(INFORMATION SUPPLIED)
— Begin —
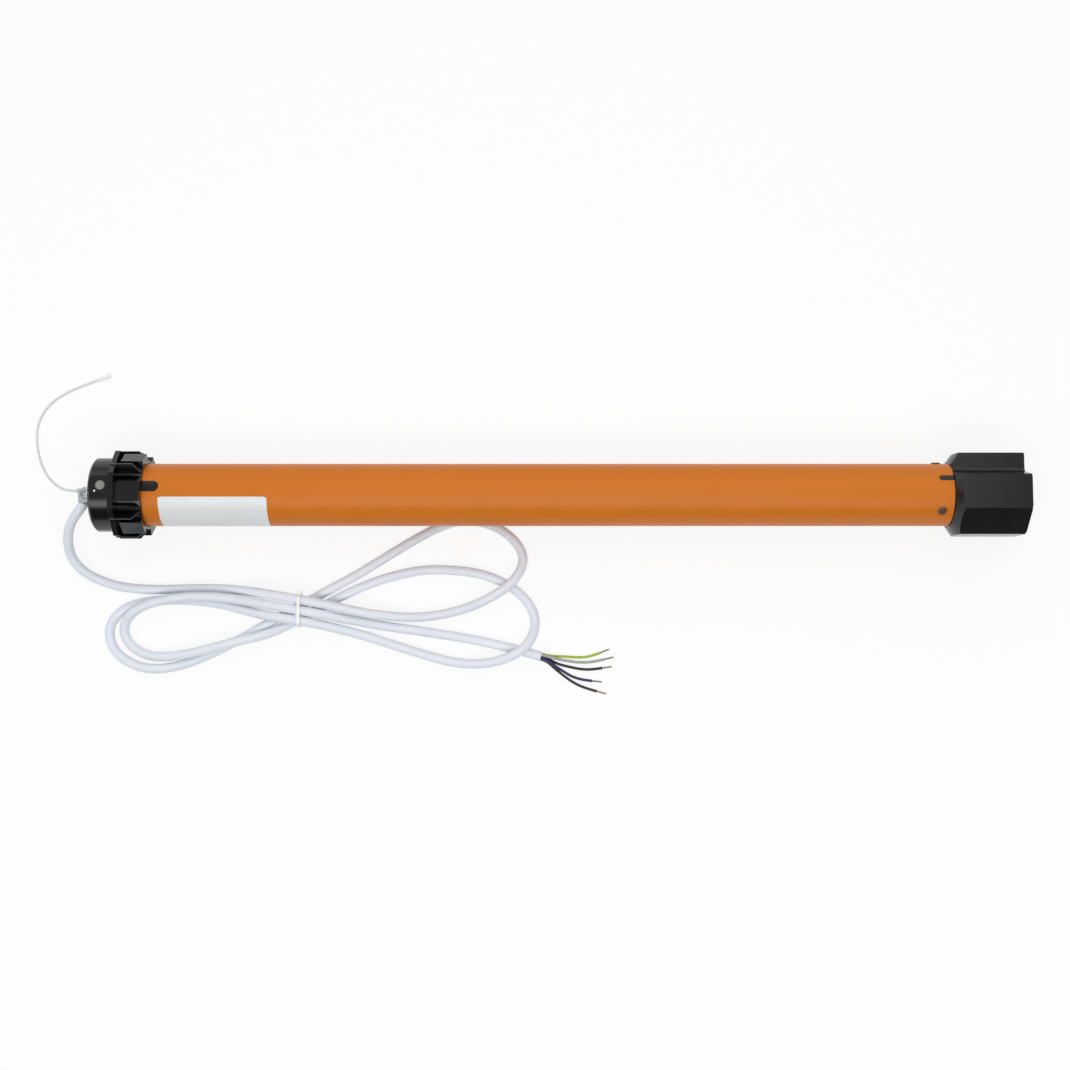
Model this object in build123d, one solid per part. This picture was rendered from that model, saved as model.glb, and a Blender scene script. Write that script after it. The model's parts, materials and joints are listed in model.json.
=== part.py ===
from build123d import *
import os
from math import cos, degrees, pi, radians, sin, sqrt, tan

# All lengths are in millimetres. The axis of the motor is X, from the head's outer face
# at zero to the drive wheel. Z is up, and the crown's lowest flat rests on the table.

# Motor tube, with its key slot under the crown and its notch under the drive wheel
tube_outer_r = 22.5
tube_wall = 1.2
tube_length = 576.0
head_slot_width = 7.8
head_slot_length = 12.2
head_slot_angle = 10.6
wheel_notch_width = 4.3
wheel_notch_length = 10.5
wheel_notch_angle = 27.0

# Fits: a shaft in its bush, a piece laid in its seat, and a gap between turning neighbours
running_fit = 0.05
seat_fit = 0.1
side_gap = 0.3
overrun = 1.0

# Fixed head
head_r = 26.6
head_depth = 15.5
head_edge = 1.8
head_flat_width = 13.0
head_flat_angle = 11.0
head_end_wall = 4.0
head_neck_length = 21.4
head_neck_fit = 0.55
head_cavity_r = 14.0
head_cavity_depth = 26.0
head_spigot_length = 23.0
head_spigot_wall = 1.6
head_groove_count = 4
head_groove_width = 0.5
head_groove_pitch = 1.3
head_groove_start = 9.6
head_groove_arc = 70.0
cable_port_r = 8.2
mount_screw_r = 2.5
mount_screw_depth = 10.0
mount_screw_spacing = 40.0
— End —
(EXERCISE OBJECTIVE)
Could you quote the material above in full, exactly as it stands?

(COMPLETED EXERCISE)
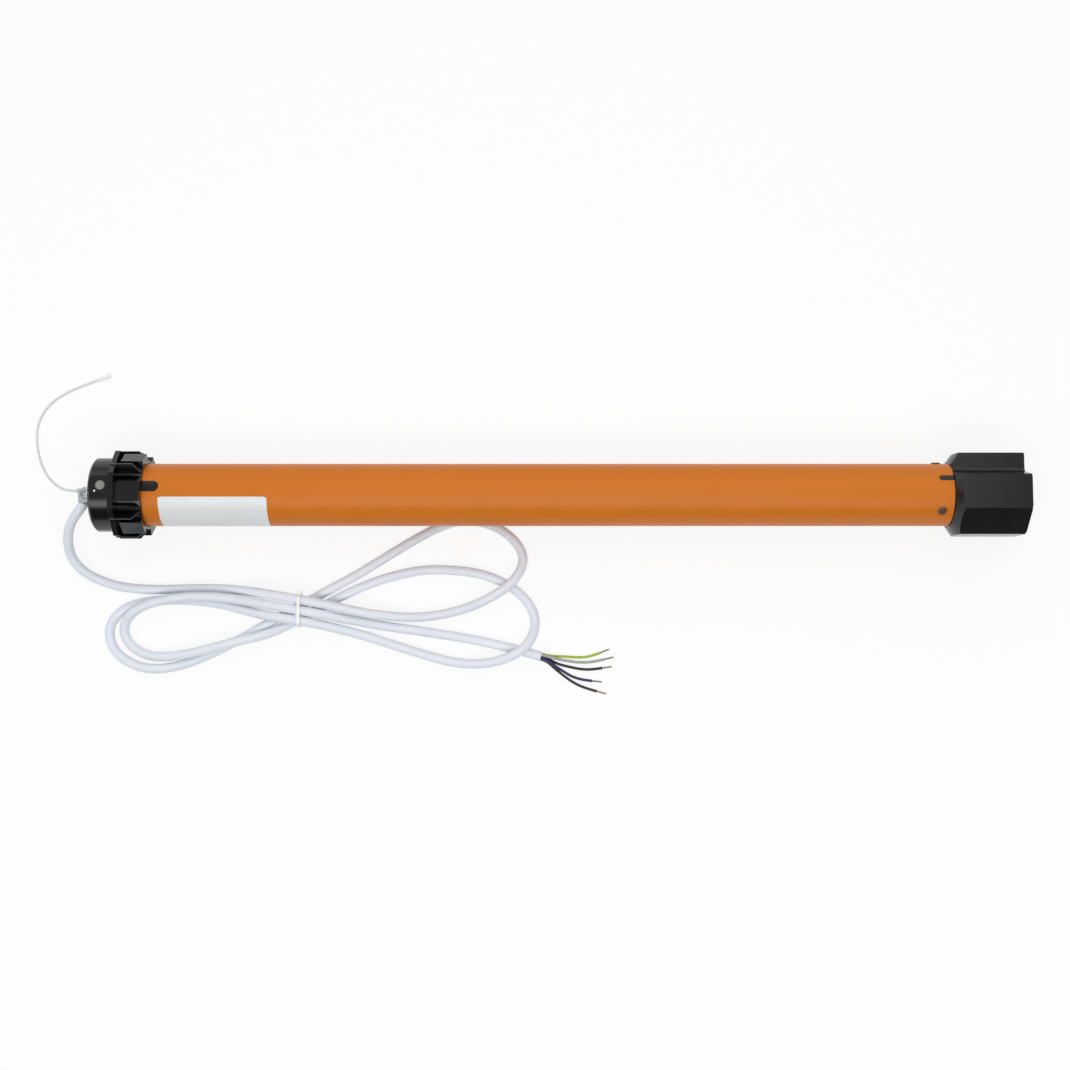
Model this object in build123d, one solid per part. This picture was rendered from that model, saved as model.glb, and a Blender scene script. Write that script after it. The model's parts, materials and joints are listed in model.json.
=== part.py ===
from build123d import *
import os
from math import cos, degrees, pi, radians, sin, sqrt, tan

# All lengths are in millimetres. The axis of the motor is X, from the head's outer face
# at zero to the drive wheel. Z is up, and the crown's lowest flat rests on the table.

# Motor tube, with its key slot under the crown and its notch under the drive wheel
tube_outer_r = 22.5
tube_wall = 1.2
tube_length = 576.0
head_slot_width = 7.8
head_slot_length = 12.2
head_slot_angle = 10.6
wheel_notch_width = 4.3
wheel_notch_length = 10.5
wheel_notch_angle = 27.0

# Fits: a shaft in its bush, a piece laid in its seat, and a gap between turning neighbours
running_fit = 0.05
seat_fit = 0.1
side_gap = 0.3
overrun = 1.0

# Fixed head
head_r = 26.6
head_depth = 15.5
head_edge = 1.8
head_flat_width = 13.0
head_flat_angle = 11.0
head_end_wall = 4.0
head_neck_length = 21.4
head_neck_fit = 0.55
head_cavity_r = 14.0
head_cavity_depth = 26.0
head_spigot_length = 23.0
head_spigot_wall = 1.6
head_groove_count = 4
head_groove_width = 0.5
head_groove_pitch = 1.3
head_groove_start = 9.6
head_groove_arc = 70.0
cable_port_r = 8.2
mount_screw_r = 2.5
mount_screw_depth = 10.0
mount_screw_spacing = 40.0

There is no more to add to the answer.